[Some records]
· · · · ·
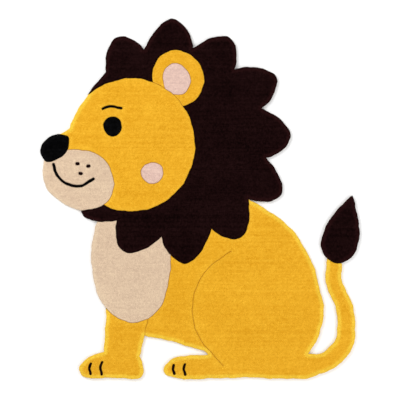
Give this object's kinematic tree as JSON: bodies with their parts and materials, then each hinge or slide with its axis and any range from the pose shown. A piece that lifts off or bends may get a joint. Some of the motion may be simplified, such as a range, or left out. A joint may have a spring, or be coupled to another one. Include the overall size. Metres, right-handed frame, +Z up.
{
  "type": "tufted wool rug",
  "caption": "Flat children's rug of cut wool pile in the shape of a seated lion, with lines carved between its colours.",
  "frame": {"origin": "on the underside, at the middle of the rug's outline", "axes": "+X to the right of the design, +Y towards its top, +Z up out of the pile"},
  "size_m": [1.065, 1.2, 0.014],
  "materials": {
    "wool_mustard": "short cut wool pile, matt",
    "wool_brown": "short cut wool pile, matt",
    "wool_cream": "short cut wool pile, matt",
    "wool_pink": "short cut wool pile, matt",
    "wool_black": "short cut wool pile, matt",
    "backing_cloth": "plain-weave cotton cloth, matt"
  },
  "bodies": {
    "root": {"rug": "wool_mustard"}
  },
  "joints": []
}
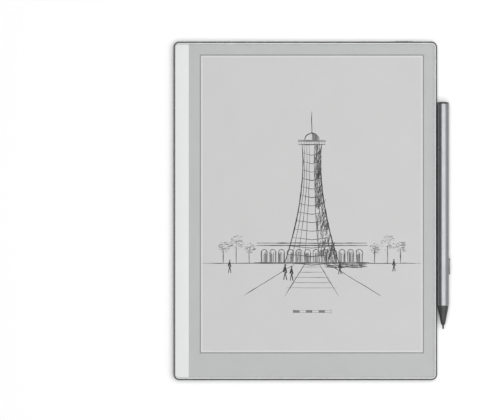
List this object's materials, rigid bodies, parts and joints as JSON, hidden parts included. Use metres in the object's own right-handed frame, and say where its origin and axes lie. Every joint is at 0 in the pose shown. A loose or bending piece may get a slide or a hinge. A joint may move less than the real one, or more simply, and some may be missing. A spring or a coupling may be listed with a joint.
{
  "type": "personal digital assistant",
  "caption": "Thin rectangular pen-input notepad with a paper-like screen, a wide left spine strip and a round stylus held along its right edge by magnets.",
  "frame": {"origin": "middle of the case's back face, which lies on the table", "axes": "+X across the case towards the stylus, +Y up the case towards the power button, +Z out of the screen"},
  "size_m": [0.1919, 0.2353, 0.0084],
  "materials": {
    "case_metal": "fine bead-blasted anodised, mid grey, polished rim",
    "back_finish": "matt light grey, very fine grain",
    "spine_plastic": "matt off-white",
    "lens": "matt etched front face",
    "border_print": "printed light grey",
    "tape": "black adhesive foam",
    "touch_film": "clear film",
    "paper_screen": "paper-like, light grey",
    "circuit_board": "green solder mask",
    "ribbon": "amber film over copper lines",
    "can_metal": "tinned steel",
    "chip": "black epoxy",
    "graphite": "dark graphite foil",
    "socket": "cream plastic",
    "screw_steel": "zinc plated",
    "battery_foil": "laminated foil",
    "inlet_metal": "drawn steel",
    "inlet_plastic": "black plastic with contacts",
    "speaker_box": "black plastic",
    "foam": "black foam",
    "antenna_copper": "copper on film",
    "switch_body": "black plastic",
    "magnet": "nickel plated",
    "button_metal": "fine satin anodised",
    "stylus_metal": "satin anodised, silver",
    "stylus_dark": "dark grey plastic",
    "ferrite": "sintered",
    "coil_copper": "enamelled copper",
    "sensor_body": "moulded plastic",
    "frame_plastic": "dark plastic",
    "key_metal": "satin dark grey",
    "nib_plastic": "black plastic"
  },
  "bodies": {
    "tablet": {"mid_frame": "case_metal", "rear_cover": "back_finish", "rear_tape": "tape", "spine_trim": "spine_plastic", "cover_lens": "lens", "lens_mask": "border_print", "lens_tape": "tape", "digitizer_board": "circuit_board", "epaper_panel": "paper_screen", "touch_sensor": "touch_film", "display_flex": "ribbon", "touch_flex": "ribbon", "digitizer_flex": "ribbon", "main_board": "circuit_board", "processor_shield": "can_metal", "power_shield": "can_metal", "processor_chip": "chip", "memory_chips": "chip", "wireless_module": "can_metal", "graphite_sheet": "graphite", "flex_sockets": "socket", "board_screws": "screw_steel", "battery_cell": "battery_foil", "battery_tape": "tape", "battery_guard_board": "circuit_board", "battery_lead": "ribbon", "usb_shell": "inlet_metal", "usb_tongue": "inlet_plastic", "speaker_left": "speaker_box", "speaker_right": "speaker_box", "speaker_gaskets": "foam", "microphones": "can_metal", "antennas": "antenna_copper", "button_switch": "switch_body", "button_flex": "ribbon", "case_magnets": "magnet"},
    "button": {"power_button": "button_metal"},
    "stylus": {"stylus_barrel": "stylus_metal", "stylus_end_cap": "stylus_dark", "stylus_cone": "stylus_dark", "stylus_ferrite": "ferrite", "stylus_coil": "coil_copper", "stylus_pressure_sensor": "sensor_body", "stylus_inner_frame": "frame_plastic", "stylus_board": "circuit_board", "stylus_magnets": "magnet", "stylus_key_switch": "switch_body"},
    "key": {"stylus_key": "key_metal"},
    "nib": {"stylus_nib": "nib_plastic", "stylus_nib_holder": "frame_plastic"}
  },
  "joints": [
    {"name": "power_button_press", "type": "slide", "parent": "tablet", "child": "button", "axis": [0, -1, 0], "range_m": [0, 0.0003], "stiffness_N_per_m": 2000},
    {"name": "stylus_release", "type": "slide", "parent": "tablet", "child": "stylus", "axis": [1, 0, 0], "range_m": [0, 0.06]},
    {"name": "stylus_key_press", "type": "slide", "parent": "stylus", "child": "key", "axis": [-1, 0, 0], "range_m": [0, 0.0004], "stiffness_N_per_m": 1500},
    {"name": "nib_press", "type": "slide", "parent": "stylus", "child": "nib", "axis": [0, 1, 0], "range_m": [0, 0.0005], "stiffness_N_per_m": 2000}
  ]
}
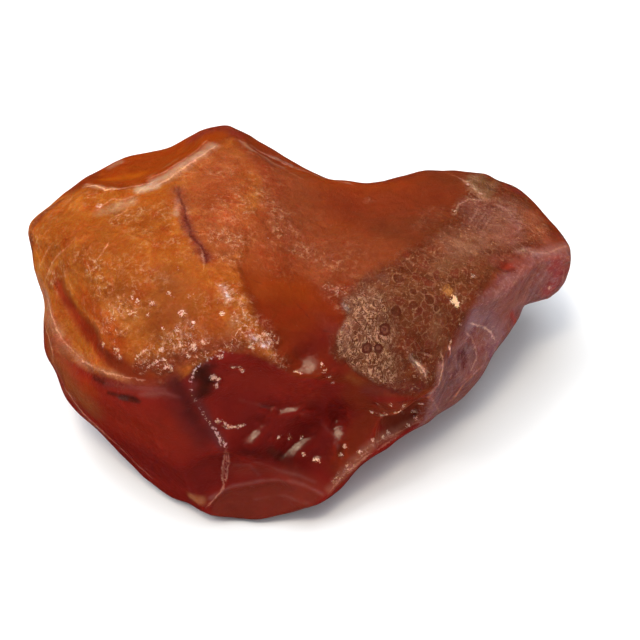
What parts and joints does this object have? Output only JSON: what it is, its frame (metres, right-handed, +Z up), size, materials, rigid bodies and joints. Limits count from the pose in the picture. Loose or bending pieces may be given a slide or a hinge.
· · · · ·
> SHORT PROBLEM:
Make an exact copy of the material above.

> WRITTEN ANSWER:
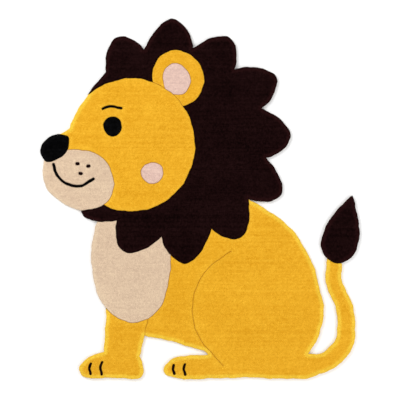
Give this object's kinematic tree as JSON: bodies with their parts and materials, then each hinge or slide with its axis and any range from the pose shown. A piece that lifts off or bends may get a joint. Some of the motion may be simplified, such as a range, or left out. A joint may have a spring, or be coupled to another one. Include the overall size. Metres, right-handed frame, +Z up.
{
  "type": "tufted wool rug",
  "caption": "Flat children's rug of cut wool pile in the shape of a seated lion, with lines carved between its colours.",
  "frame": {"origin": "on the underside, at the middle of the rug's outline", "axes": "+X to the right of the design, +Y towards its top, +Z up out of the pile"},
  "size_m": [1.065, 1.2, 0.014],
  "materials": {
    "wool_mustard": "short cut wool pile, matt",
    "wool_brown": "short cut wool pile, matt",
    "wool_cream": "short cut wool pile, matt",
    "wool_pink": "short cut wool pile, matt",
    "wool_black": "short cut wool pile, matt",
    "backing_cloth": "plain-weave cotton cloth, matt"
  },
  "bodies": {
    "root": {"rug": "wool_mustard"}
  },
  "joints": []
}
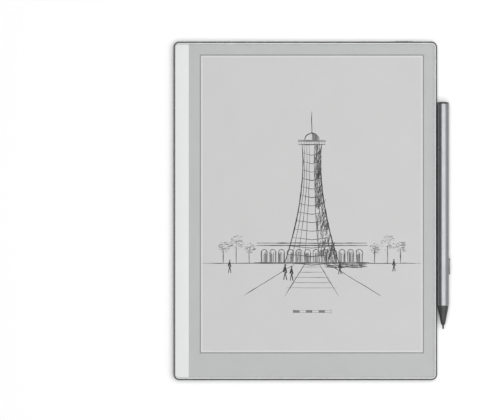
List this object's materials, rigid bodies, parts and joints as JSON, hidden parts included. Use metres in the object's own right-handed frame, and say where its origin and axes lie. Every joint is at 0 in the pose shown. A loose or bending piece may get a slide or a hinge. A joint may move less than the real one, or more simply, and some may be missing. A spring or a coupling may be listed with a joint.
{
  "type": "personal digital assistant",
  "caption": "Thin rectangular pen-input notepad with a paper-like screen, a wide left spine strip and a round stylus held along its right edge by magnets.",
  "frame": {"origin": "middle of the case's back face, which lies on the table", "axes": "+X across the case towards the stylus, +Y up the case towards the power button, +Z out of the screen"},
  "size_m": [0.1919, 0.2353, 0.0084],
  "materials": {
    "case_metal": "fine bead-blasted anodised, mid grey, polished rim",
    "back_finish": "matt light grey, very fine grain",
    "spine_plastic": "matt off-white",
    "lens": "matt etched front face",
    "border_print": "printed light grey",
    "tape": "black adhesive foam",
    "touch_film": "clear film",
    "paper_screen": "paper-like, light grey",
    "circuit_board": "green solder mask",
    "ribbon": "amber film over copper lines",
    "can_metal": "tinned steel",
    "chip": "black epoxy",
    "graphite": "dark graphite foil",
    "socket": "cream plastic",
    "screw_steel": "zinc plated",
    "battery_foil": "laminated foil",
    "inlet_metal": "drawn steel",
    "inlet_plastic": "black plastic with contacts",
    "speaker_box": "black plastic",
    "foam": "black foam",
    "antenna_copper": "copper on film",
    "switch_body": "black plastic",
    "magnet": "nickel plated",
    "button_metal": "fine satin anodised",
    "stylus_metal": "satin anodised, silver",
    "stylus_dark": "dark grey plastic",
    "ferrite": "sintered",
    "coil_copper": "enamelled copper",
    "sensor_body": "moulded plastic",
    "frame_plastic": "dark plastic",
    "key_metal": "satin dark grey",
    "nib_plastic": "black plastic"
  },
  "bodies": {
    "tablet": {"mid_frame": "case_metal", "rear_cover": "back_finish", "rear_tape": "tape", "spine_trim": "spine_plastic", "cover_lens": "lens", "lens_mask": "border_print", "lens_tape": "tape", "digitizer_board": "circuit_board", "epaper_panel": "paper_screen", "touch_sensor": "touch_film", "display_flex": "ribbon", "touch_flex": "ribbon", "digitizer_flex": "ribbon", "main_board": "circuit_board", "processor_shield": "can_metal", "power_shield": "can_metal", "processor_chip": "chip", "memory_chips": "chip", "wireless_module": "can_metal", "graphite_sheet": "graphite", "flex_sockets": "socket", "board_screws": "screw_steel", "battery_cell": "battery_foil", "battery_tape": "tape", "battery_guard_board": "circuit_board", "battery_lead": "ribbon", "usb_shell": "inlet_metal", "usb_tongue": "inlet_plastic", "speaker_left": "speaker_box", "speaker_right": "speaker_box", "speaker_gaskets": "foam", "microphones": "can_metal", "antennas": "antenna_copper", "button_switch": "switch_body", "button_flex": "ribbon", "case_magnets": "magnet"},
    "button": {"power_button": "button_metal"},
    "stylus": {"stylus_barrel": "stylus_metal", "stylus_end_cap": "stylus_dark", "stylus_cone": "stylus_dark", "stylus_ferrite": "ferrite", "stylus_coil": "coil_copper", "stylus_pressure_sensor": "sensor_body", "stylus_inner_frame": "frame_plastic", "stylus_board": "circuit_board", "stylus_magnets": "magnet", "stylus_key_switch": "switch_body"},
    "key": {"stylus_key": "key_metal"},
    "nib": {"stylus_nib": "nib_plastic", "stylus_nib_holder": "frame_plastic"}
  },
  "joints": [
    {"name": "power_button_press", "type": "slide", "parent": "tablet", "child": "button", "axis": [0, -1, 0], "range_m": [0, 0.0003], "stiffness_N_per_m": 2000},
    {"name": "stylus_release", "type": "slide", "parent": "tablet", "child": "stylus", "axis": [1, 0, 0], "range_m": [0, 0.06]},
    {"name": "stylus_key_press", "type": "slide", "parent": "stylus", "child": "key", "axis": [-1, 0, 0], "range_m": [0, 0.0004], "stiffness_N_per_m": 1500},
    {"name": "nib_press", "type": "slide", "parent": "stylus", "child": "nib", "axis": [0, 1, 0], "range_m": [0, 0.0005], "stiffness_N_per_m": 2000}
  ]
}
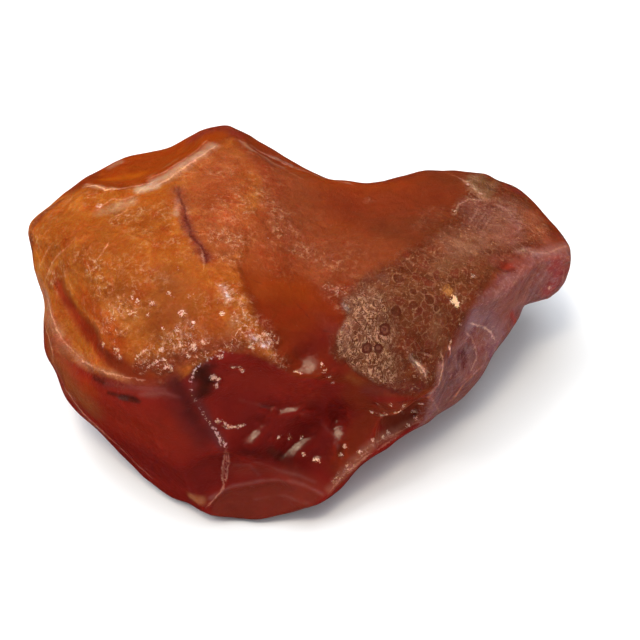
What parts and joints does this object have? Output only JSON: what it is, its frame (metres, right-handed, +Z up), size, materials, rigid bodies and joints. Limits count from the pose in the picture. Loose or bending pieces may be given a slide or a hinge.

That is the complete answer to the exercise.